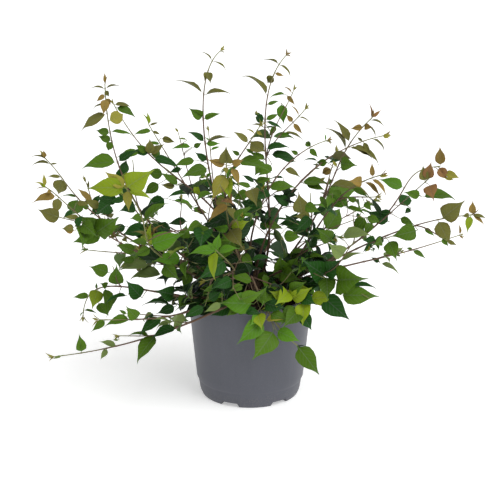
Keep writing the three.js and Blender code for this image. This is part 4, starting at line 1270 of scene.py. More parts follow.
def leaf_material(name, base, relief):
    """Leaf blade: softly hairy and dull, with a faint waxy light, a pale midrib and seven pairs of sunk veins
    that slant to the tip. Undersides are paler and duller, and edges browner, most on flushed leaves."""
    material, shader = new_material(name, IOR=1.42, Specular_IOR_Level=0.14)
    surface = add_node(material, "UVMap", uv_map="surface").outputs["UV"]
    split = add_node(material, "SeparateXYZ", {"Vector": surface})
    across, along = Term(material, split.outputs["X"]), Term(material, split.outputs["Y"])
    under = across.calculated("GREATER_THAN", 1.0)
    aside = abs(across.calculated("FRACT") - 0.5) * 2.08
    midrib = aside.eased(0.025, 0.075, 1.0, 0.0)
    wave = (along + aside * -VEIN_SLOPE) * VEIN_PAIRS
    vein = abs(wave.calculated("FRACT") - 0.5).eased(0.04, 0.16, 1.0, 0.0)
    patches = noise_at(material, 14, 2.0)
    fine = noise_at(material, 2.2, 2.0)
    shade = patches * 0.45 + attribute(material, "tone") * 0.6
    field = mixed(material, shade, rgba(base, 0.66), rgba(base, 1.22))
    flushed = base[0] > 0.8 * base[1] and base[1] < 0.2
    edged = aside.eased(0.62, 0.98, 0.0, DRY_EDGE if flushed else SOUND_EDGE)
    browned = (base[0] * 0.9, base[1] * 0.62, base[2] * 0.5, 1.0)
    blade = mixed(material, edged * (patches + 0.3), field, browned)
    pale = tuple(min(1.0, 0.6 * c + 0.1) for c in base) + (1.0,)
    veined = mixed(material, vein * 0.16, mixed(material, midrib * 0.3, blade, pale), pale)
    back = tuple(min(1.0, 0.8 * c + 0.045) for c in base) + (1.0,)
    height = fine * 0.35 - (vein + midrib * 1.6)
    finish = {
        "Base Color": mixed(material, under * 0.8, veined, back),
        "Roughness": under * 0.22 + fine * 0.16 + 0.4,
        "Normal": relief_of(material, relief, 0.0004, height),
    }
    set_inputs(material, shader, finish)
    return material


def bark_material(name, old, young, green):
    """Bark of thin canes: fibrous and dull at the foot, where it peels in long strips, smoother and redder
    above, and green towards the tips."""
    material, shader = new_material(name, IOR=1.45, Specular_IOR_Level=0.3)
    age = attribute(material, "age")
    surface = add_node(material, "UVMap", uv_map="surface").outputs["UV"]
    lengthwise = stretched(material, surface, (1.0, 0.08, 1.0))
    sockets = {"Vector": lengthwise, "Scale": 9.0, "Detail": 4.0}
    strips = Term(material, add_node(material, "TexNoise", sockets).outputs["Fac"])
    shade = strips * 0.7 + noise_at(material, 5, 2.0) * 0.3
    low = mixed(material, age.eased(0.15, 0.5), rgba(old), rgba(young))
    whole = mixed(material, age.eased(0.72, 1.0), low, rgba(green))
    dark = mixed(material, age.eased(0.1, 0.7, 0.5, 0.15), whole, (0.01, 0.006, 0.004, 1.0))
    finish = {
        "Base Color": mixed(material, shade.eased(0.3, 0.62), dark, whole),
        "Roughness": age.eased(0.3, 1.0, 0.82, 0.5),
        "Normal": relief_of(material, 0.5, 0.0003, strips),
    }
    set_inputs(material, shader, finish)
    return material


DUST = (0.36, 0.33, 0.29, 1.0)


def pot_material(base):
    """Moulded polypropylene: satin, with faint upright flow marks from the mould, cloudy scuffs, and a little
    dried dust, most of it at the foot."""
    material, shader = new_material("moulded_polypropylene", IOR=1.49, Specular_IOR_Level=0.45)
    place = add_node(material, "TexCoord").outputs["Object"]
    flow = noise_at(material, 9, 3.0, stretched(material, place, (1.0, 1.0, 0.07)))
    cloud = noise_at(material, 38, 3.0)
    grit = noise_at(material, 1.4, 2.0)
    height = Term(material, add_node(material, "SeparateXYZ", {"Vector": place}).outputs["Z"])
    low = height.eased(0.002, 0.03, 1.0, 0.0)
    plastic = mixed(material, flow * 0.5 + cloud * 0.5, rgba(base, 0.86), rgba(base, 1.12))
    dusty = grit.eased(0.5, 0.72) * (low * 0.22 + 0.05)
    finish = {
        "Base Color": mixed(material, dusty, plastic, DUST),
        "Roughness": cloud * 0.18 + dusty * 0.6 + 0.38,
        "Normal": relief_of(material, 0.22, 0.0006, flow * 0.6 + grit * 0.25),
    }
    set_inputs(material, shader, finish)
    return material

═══

#### What is required
Output the listing above word for word.

#### Task output
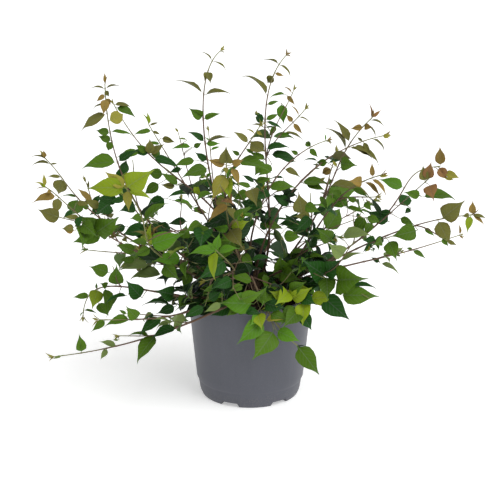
Keep writing the three.js and Blender code for this image. This is part 4, starting at line 1270 of scene.py. More parts follow.
def leaf_material(name, base, relief):
    """Leaf blade: softly hairy and dull, with a faint waxy light, a pale midrib and seven pairs of sunk veins
    that slant to the tip. Undersides are paler and duller, and edges browner, most on flushed leaves."""
    material, shader = new_material(name, IOR=1.42, Specular_IOR_Level=0.14)
    surface = add_node(material, "UVMap", uv_map="surface").outputs["UV"]
    split = add_node(material, "SeparateXYZ", {"Vector": surface})
    across, along = Term(material, split.outputs["X"]), Term(material, split.outputs["Y"])
    under = across.calculated("GREATER_THAN", 1.0)
    aside = abs(across.calculated("FRACT") - 0.5) * 2.08
    midrib = aside.eased(0.025, 0.075, 1.0, 0.0)
    wave = (along + aside * -VEIN_SLOPE) * VEIN_PAIRS
    vein = abs(wave.calculated("FRACT") - 0.5).eased(0.04, 0.16, 1.0, 0.0)
    patches = noise_at(material, 14, 2.0)
    fine = noise_at(material, 2.2, 2.0)
    shade = patches * 0.45 + attribute(material, "tone") * 0.6
    field = mixed(material, shade, rgba(base, 0.66), rgba(base, 1.22))
    flushed = base[0] > 0.8 * base[1] and base[1] < 0.2
    edged = aside.eased(0.62, 0.98, 0.0, DRY_EDGE if flushed else SOUND_EDGE)
    browned = (base[0] * 0.9, base[1] * 0.62, base[2] * 0.5, 1.0)
    blade = mixed(material, edged * (patches + 0.3), field, browned)
    pale = tuple(min(1.0, 0.6 * c + 0.1) for c in base) + (1.0,)
    veined = mixed(material, vein * 0.16, mixed(material, midrib * 0.3, blade, pale), pale)
    back = tuple(min(1.0, 0.8 * c + 0.045) for c in base) + (1.0,)
    height = fine * 0.35 - (vein + midrib * 1.6)
    finish = {
        "Base Color": mixed(material, under * 0.8, veined, back),
        "Roughness": under * 0.22 + fine * 0.16 + 0.4,
        "Normal": relief_of(material, relief, 0.0004, height),
    }
    set_inputs(material, shader, finish)
    return material


def bark_material(name, old, young, green):
    """Bark of thin canes: fibrous and dull at the foot, where it peels in long strips, smoother and redder
    above, and green towards the tips."""
    material, shader = new_material(name, IOR=1.45, Specular_IOR_Level=0.3)
    age = attribute(material, "age")
    surface = add_node(material, "UVMap", uv_map="surface").outputs["UV"]
    lengthwise = stretched(material, surface, (1.0, 0.08, 1.0))
    sockets = {"Vector": lengthwise, "Scale": 9.0, "Detail": 4.0}
    strips = Term(material, add_node(material, "TexNoise", sockets).outputs["Fac"])
    shade = strips * 0.7 + noise_at(material, 5, 2.0) * 0.3
    low = mixed(material, age.eased(0.15, 0.5), rgba(old), rgba(young))
    whole = mixed(material, age.eased(0.72, 1.0), low, rgba(green))
    dark = mixed(material, age.eased(0.1, 0.7, 0.5, 0.15), whole, (0.01, 0.006, 0.004, 1.0))
    finish = {
        "Base Color": mixed(material, shade.eased(0.3, 0.62), dark, whole),
        "Roughness": age.eased(0.3, 1.0, 0.82, 0.5),
        "Normal": relief_of(material, 0.5, 0.0003, strips),
    }
    set_inputs(material, shader, finish)
    return material


DUST = (0.36, 0.33, 0.29, 1.0)


def pot_material(base):
    """Moulded polypropylene: satin, with faint upright flow marks from the mould, cloudy scuffs, and a little
    dried dust, most of it at the foot."""
    material, shader = new_material("moulded_polypropylene", IOR=1.49, Specular_IOR_Level=0.45)
    place = add_node(material, "TexCoord").outputs["Object"]
    flow = noise_at(material, 9, 3.0, stretched(material, place, (1.0, 1.0, 0.07)))
    cloud = noise_at(material, 38, 3.0)
    grit = noise_at(material, 1.4, 2.0)
    height = Term(material, add_node(material, "SeparateXYZ", {"Vector": place}).outputs["Z"])
    low = height.eased(0.002, 0.03, 1.0, 0.0)
    plastic = mixed(material, flow * 0.5 + cloud * 0.5, rgba(base, 0.86), rgba(base, 1.12))
    dusty = grit.eased(0.5, 0.72) * (low * 0.22 + 0.05)
    finish = {
        "Base Color": mixed(material, dusty, plastic, DUST),
        "Roughness": cloud * 0.18 + dusty * 0.6 + 0.38,
        "Normal": relief_of(material, 0.22, 0.0006, flow * 0.6 + grit * 0.25),
    }
    set_inputs(material, shader, finish)
    return material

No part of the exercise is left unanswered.